## BEGIN GIVEN ENTRIES

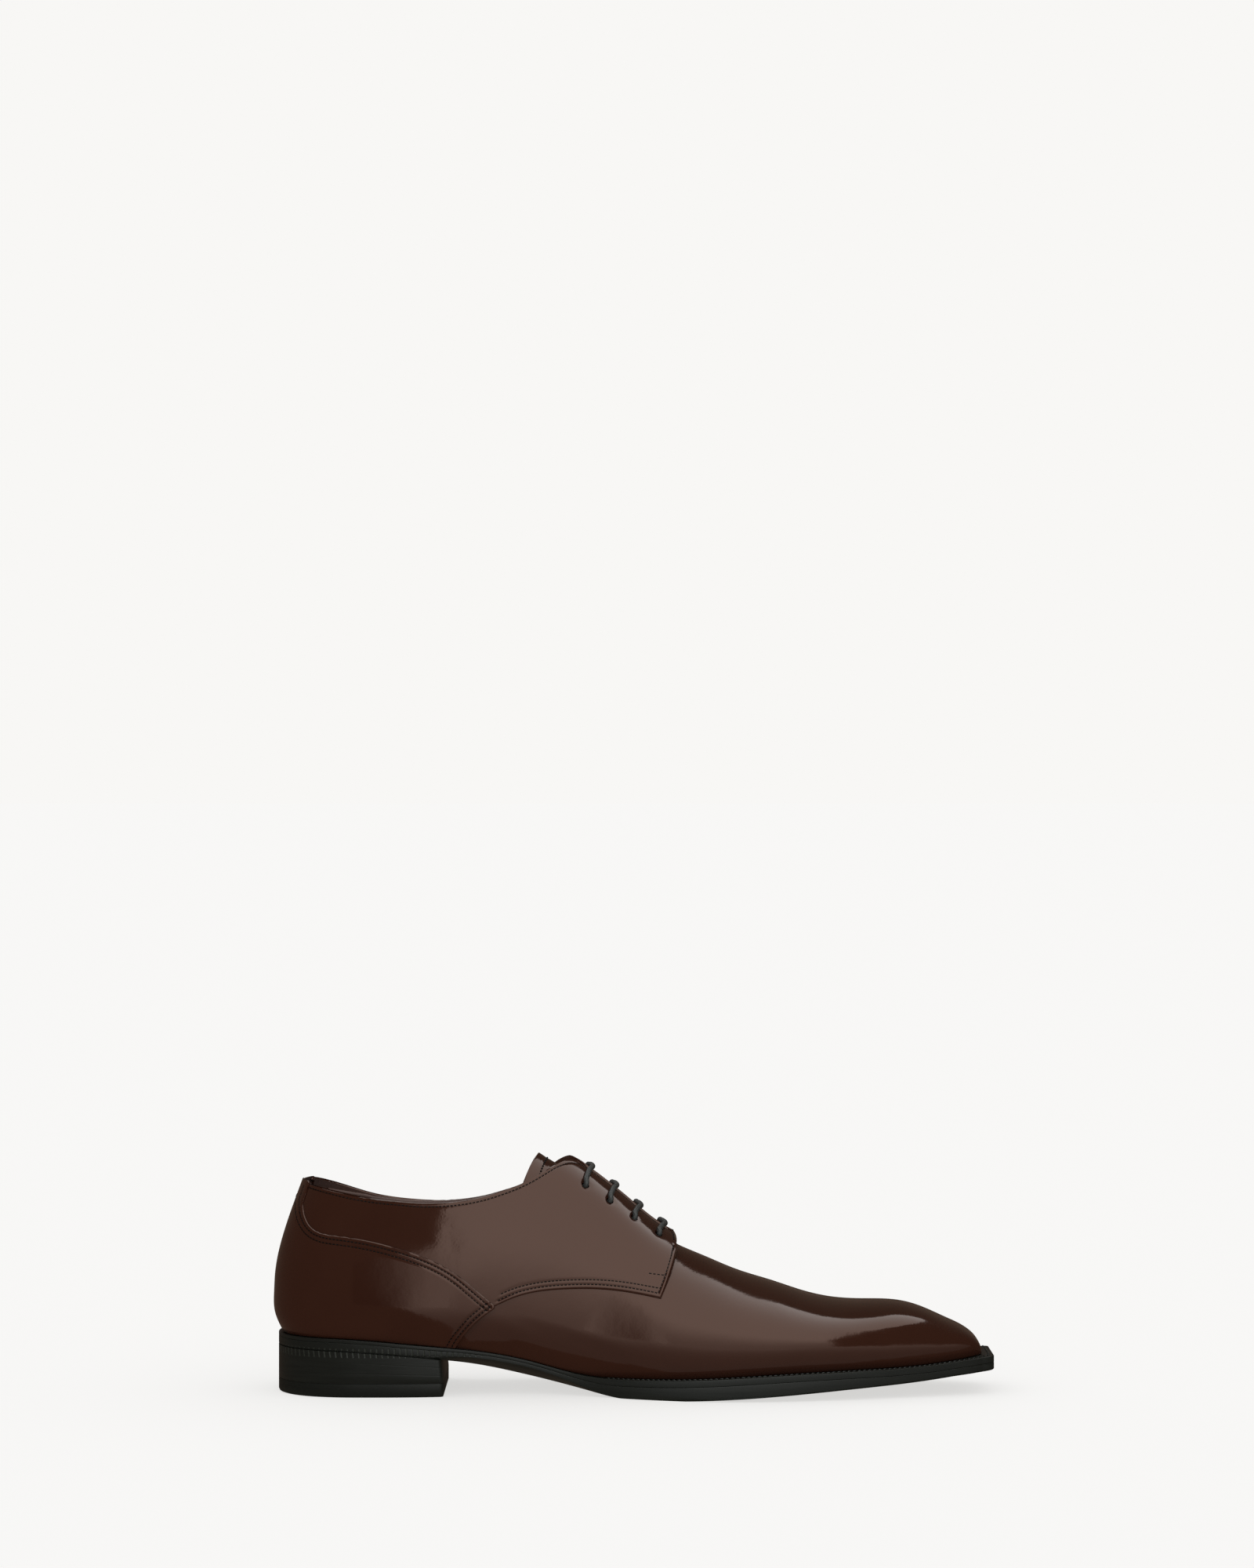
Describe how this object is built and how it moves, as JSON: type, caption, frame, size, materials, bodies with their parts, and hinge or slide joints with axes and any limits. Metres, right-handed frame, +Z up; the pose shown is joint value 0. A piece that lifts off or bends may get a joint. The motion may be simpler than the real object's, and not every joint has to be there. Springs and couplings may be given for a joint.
{
  "type": "derby shoe",
  "caption": "Left derby dress shoe in polished brown leather with a long chiselled toe, open lacing, plain vamp, wrapped heel counter and low stacked heel.",
  "frame": {"origin": "on the floor under the middle of the shoe's length and of its sole's width", "axes": "+X from heel to toe, -Y to the medial (inner) side, +Z up"},
  "size_m": [0.3101, 0.1027, 0.1009],
  "materials": {
    "brown_leather": "polished",
    "lining_leather": "matte",
    "black_sole": "waxed edge",
    "black_rubber": "matte",
    "black_cord": "waxed"
  },
  "bodies": {
    "root": {"upper": "brown_leather", "quarter_medial": "brown_leather", "quarter_lateral": "brown_leather", "counter": "brown_leather", "tongue": "brown_leather", "insole": "lining_leather", "welt": "black_sole", "outsole": "black_sole", "heel": "black_sole", "top_piece": "black_rubber", "lace_bar_1": "black_cord", "lace_bar_2": "black_cord", "lace_bar_3": "black_cord", "lace_bar_4": "black_cord"}
  },
  "joints": []
}
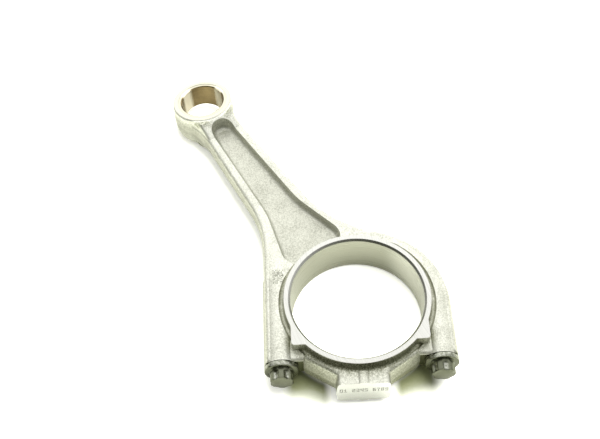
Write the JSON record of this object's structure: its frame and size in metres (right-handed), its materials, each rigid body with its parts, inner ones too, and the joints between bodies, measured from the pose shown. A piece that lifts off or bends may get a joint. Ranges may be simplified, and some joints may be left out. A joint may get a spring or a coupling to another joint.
{
  "type": "connecting rod",
  "caption": "Obliquely split engine connecting rod with bolted bearing cap, I-section beam and wedge-shaped bushed small end.",
  "frame": {"origin": "centre of the big-end bore, at the middle of its width", "axes": "+Z along the big-end and small-end bores, +Y from the big end to the small end, +X to the right of the beam"},
  "size_m": [0.0909, 0.2021, 0.021],
  "materials": {
    "forged_steel": "shot-blasted forging with bright machined faces and bores",
    "bronze": "fine bored bearing bronze",
    "dark_steel": "dark phosphated and oiled bolt steel"
  },
  "bodies": {
    "rod": {"rod_forging": "forged_steel", "small_end_bush": "bronze"},
    "cap": {"bearing_cap": "forged_steel"},
    "bolt_left": {"bolt_left": "dark_steel"},
    "bolt_right": {"bolt_right": "dark_steel"}
  },
  "joints": [
    {"name": "cap_slide", "type": "slide", "parent": "rod", "child": "cap", "axis": [-0.5, -0.866, 0], "range_m": [0, 0.016]},
    {"name": "bolt_left_turn", "type": "hinge", "parent": "cap", "child": "bolt_left", "pos_m": [-0.02927, 0.0169, 0], "axis": [-0.5, -0.866, 0], "range_deg": [0, 5770]},
    {"name": "bolt_right_turn", "type": "hinge", "parent": "cap", "child": "bolt_right", "pos_m": [0.02927, -0.0169, 0], "axis": [-0.5, -0.866, 0], "range_deg": [0, 5770]}
  ],
  "couplings": [
    {"joint": "bolt_left_turn", "follows": "cap_slide", "rad_per_m": 6283.2},
    {"joint": "bolt_right_turn", "follows": "cap_slide", "rad_per_m": 6283.2}
  ]
}
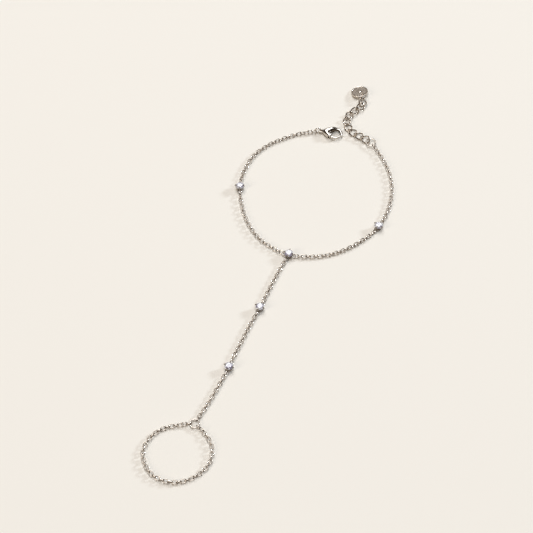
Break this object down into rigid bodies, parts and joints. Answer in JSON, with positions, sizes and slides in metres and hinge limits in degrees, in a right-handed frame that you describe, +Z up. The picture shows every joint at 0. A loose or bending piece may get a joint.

## END GIVEN ENTRIES

Output all of the material, please, exactly as it stands.

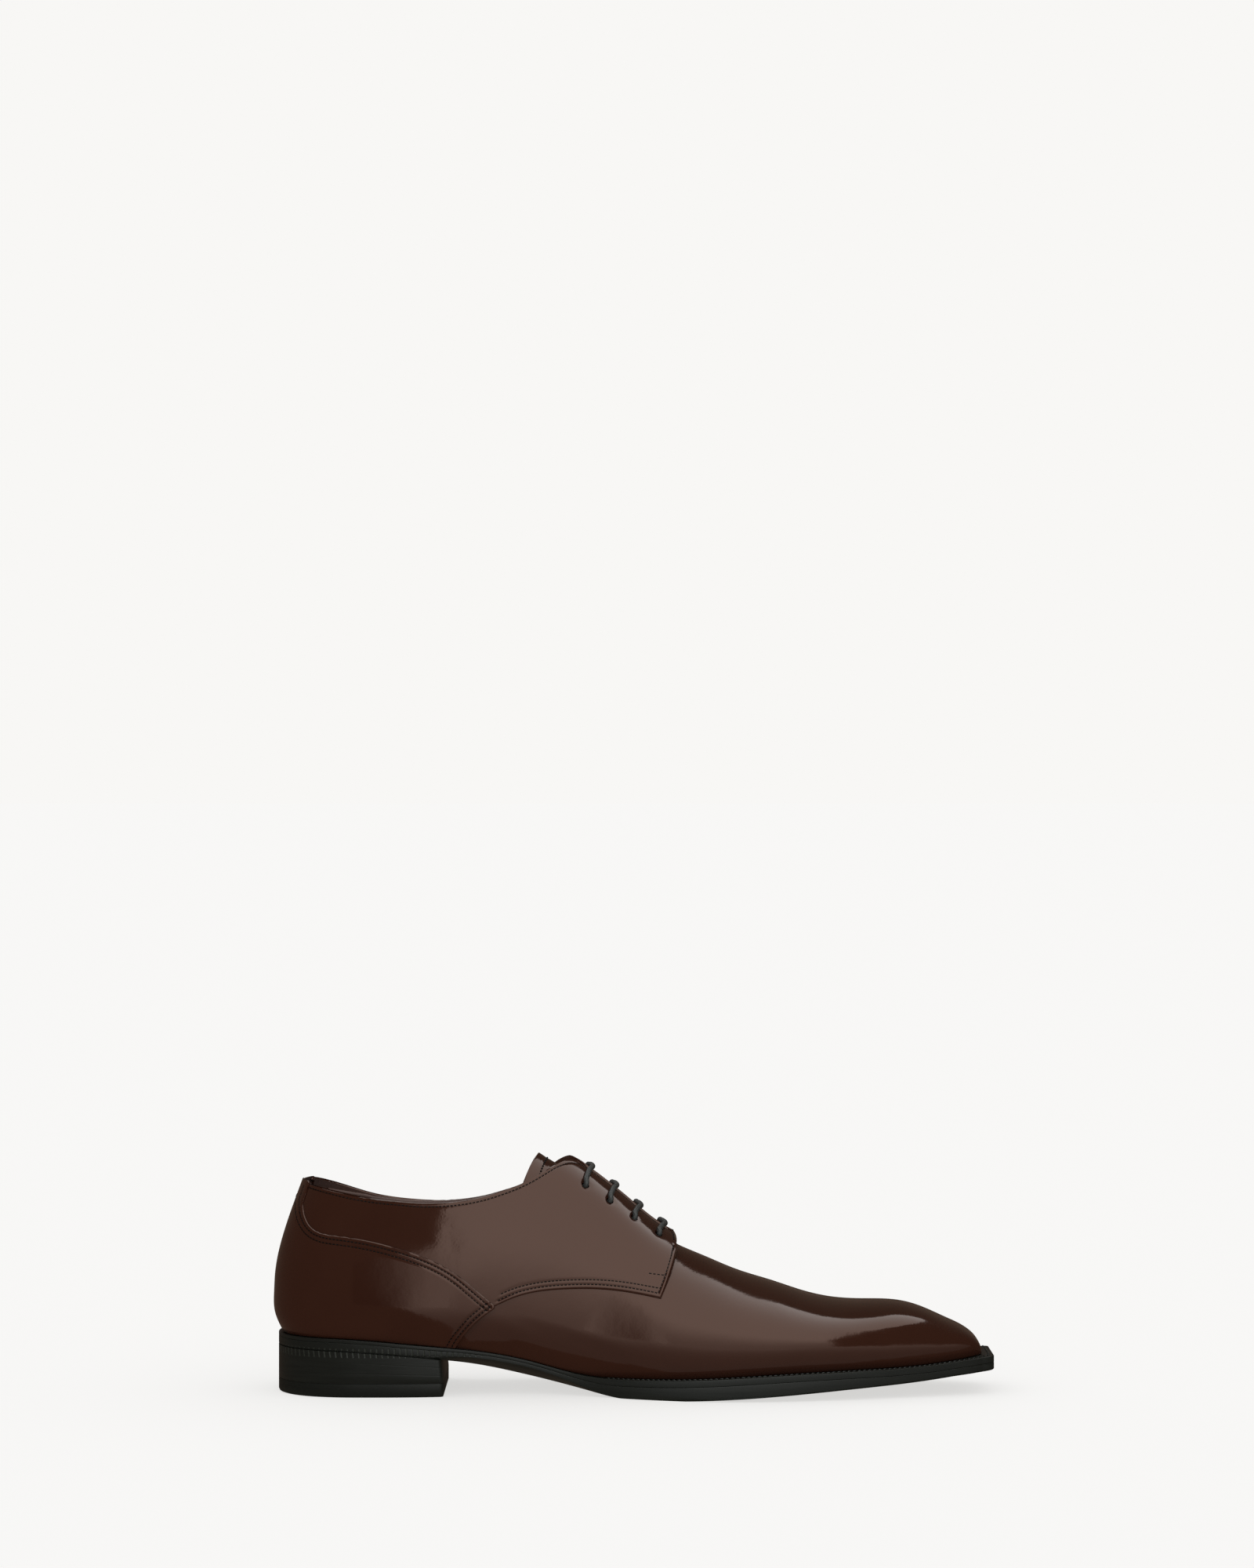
Describe how this object is built and how it moves, as JSON: type, caption, frame, size, materials, bodies with their parts, and hinge or slide joints with axes and any limits. Metres, right-handed frame, +Z up; the pose shown is joint value 0. A piece that lifts off or bends may get a joint. The motion may be simpler than the real object's, and not every joint has to be there. Springs and couplings may be given for a joint.
{
  "type": "derby shoe",
  "caption": "Left derby dress shoe in polished brown leather with a long chiselled toe, open lacing, plain vamp, wrapped heel counter and low stacked heel.",
  "frame": {"origin": "on the floor under the middle of the shoe's length and of its sole's width", "axes": "+X from heel to toe, -Y to the medial (inner) side, +Z up"},
  "size_m": [0.3101, 0.1027, 0.1009],
  "materials": {
    "brown_leather": "polished",
    "lining_leather": "matte",
    "black_sole": "waxed edge",
    "black_rubber": "matte",
    "black_cord": "waxed"
  },
  "bodies": {
    "root": {"upper": "brown_leather", "quarter_medial": "brown_leather", "quarter_lateral": "brown_leather", "counter": "brown_leather", "tongue": "brown_leather", "insole": "lining_leather", "welt": "black_sole", "outsole": "black_sole", "heel": "black_sole", "top_piece": "black_rubber", "lace_bar_1": "black_cord", "lace_bar_2": "black_cord", "lace_bar_3": "black_cord", "lace_bar_4": "black_cord"}
  },
  "joints": []
}
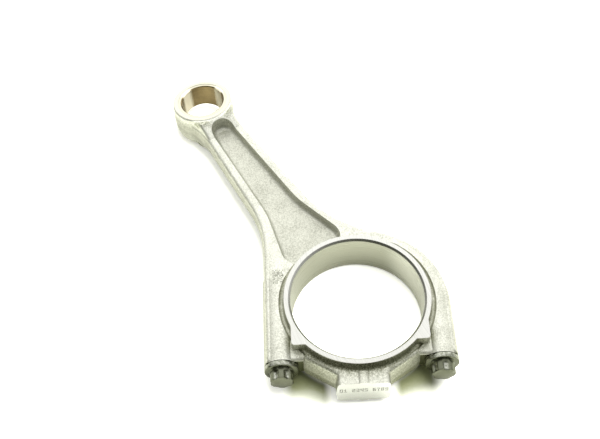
Write the JSON record of this object's structure: its frame and size in metres (right-handed), its materials, each rigid body with its parts, inner ones too, and the joints between bodies, measured from the pose shown. A piece that lifts off or bends may get a joint. Ranges may be simplified, and some joints may be left out. A joint may get a spring or a coupling to another joint.
{
  "type": "connecting rod",
  "caption": "Obliquely split engine connecting rod with bolted bearing cap, I-section beam and wedge-shaped bushed small end.",
  "frame": {"origin": "centre of the big-end bore, at the middle of its width", "axes": "+Z along the big-end and small-end bores, +Y from the big end to the small end, +X to the right of the beam"},
  "size_m": [0.0909, 0.2021, 0.021],
  "materials": {
    "forged_steel": "shot-blasted forging with bright machined faces and bores",
    "bronze": "fine bored bearing bronze",
    "dark_steel": "dark phosphated and oiled bolt steel"
  },
  "bodies": {
    "rod": {"rod_forging": "forged_steel", "small_end_bush": "bronze"},
    "cap": {"bearing_cap": "forged_steel"},
    "bolt_left": {"bolt_left": "dark_steel"},
    "bolt_right": {"bolt_right": "dark_steel"}
  },
  "joints": [
    {"name": "cap_slide", "type": "slide", "parent": "rod", "child": "cap", "axis": [-0.5, -0.866, 0], "range_m": [0, 0.016]},
    {"name": "bolt_left_turn", "type": "hinge", "parent": "cap", "child": "bolt_left", "pos_m": [-0.02927, 0.0169, 0], "axis": [-0.5, -0.866, 0], "range_deg": [0, 5770]},
    {"name": "bolt_right_turn", "type": "hinge", "parent": "cap", "child": "bolt_right", "pos_m": [0.02927, -0.0169, 0], "axis": [-0.5, -0.866, 0], "range_deg": [0, 5770]}
  ],
  "couplings": [
    {"joint": "bolt_left_turn", "follows": "cap_slide", "rad_per_m": 6283.2},
    {"joint": "bolt_right_turn", "follows": "cap_slide", "rad_per_m": 6283.2}
  ]
}
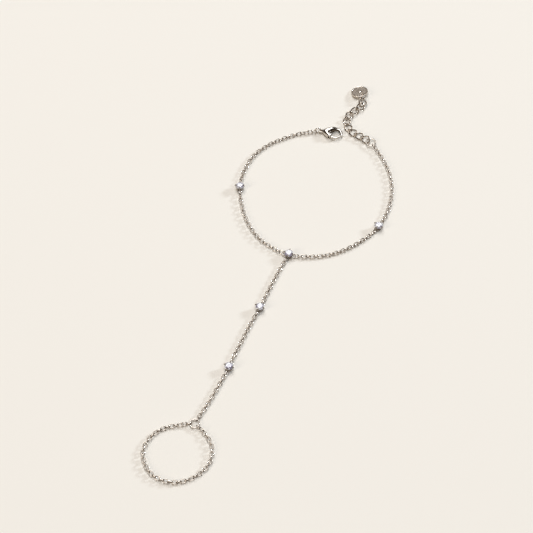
Break this object down into rigid bodies, parts and joints. Answer in JSON, with positions, sizes and slides in metres and hinge limits in degrees, in a right-handed frame that you describe, +Z up. The picture shows every joint at 0. A loose or bending piece may get a joint.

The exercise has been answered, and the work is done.